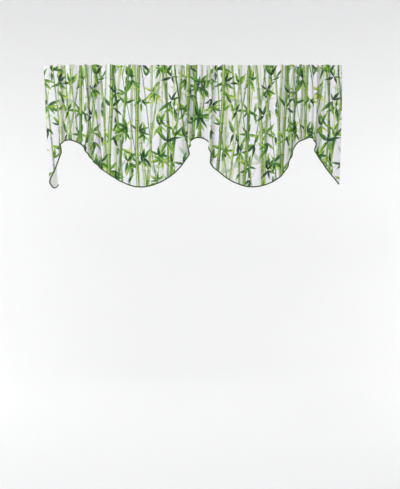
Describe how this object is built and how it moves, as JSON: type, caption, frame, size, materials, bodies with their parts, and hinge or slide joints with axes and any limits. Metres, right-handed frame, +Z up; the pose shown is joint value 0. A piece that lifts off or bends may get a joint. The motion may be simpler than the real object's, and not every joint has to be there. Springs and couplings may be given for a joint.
{
  "type": "window valance",
  "caption": "Gathered cloth valance with a scalloped, corded hem, lined, folded over at the top into a flat rod pocket, for hanging across the top of a window.",
  "frame": {"origin": "middle of the top edge, in the plane of the lining where the cloth hangs flat", "axes": "+X along the width towards the right as seen from the room, the printed front faces -Y, +Z up"},
  "size_m": [1.0616, 0.0694, 0.4352],
  "materials": {
    "printed_cloth": "plain-weave cotton, white, printed with green stems and leaves, matt",
    "lining_cloth": "plain-weave lining, off-white, matt",
    "cord_cloth": "dark green cloth-covered cord, matt"
  },
  "bodies": {
    "root": {"face_cloth": "printed_cloth", "lining": "lining_cloth", "hem_cord": "cord_cloth"}
  },
  "joints": []
}
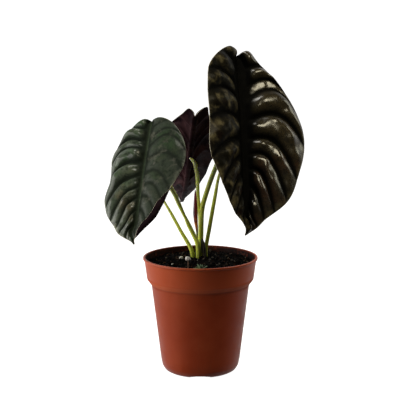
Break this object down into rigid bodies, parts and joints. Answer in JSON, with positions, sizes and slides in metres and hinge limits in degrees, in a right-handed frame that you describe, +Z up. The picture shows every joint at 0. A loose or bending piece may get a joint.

INSTRUCTION |
Set all of the records down again, exactly as they stand.

TASK RESPONSE |
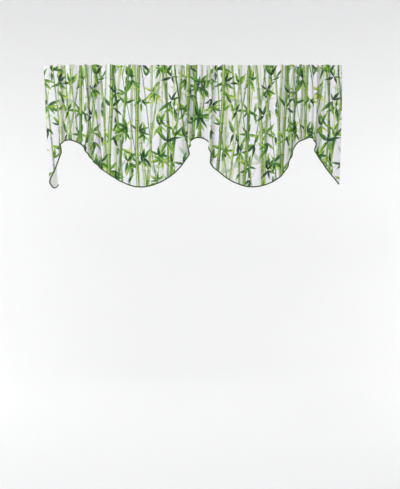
Describe how this object is built and how it moves, as JSON: type, caption, frame, size, materials, bodies with their parts, and hinge or slide joints with axes and any limits. Metres, right-handed frame, +Z up; the pose shown is joint value 0. A piece that lifts off or bends may get a joint. The motion may be simpler than the real object's, and not every joint has to be there. Springs and couplings may be given for a joint.
{
  "type": "window valance",
  "caption": "Gathered cloth valance with a scalloped, corded hem, lined, folded over at the top into a flat rod pocket, for hanging across the top of a window.",
  "frame": {"origin": "middle of the top edge, in the plane of the lining where the cloth hangs flat", "axes": "+X along the width towards the right as seen from the room, the printed front faces -Y, +Z up"},
  "size_m": [1.0616, 0.0694, 0.4352],
  "materials": {
    "printed_cloth": "plain-weave cotton, white, printed with green stems and leaves, matt",
    "lining_cloth": "plain-weave lining, off-white, matt",
    "cord_cloth": "dark green cloth-covered cord, matt"
  },
  "bodies": {
    "root": {"face_cloth": "printed_cloth", "lining": "lining_cloth", "hem_cord": "cord_cloth"}
  },
  "joints": []
}
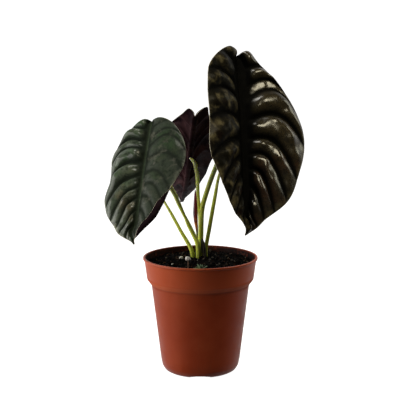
Break this object down into rigid bodies, parts and joints. Answer in JSON, with positions, sizes and slides in metres and hinge limits in degrees, in a right-handed frame that you describe, +Z up. The picture shows every joint at 0. A loose or bending piece may get a joint.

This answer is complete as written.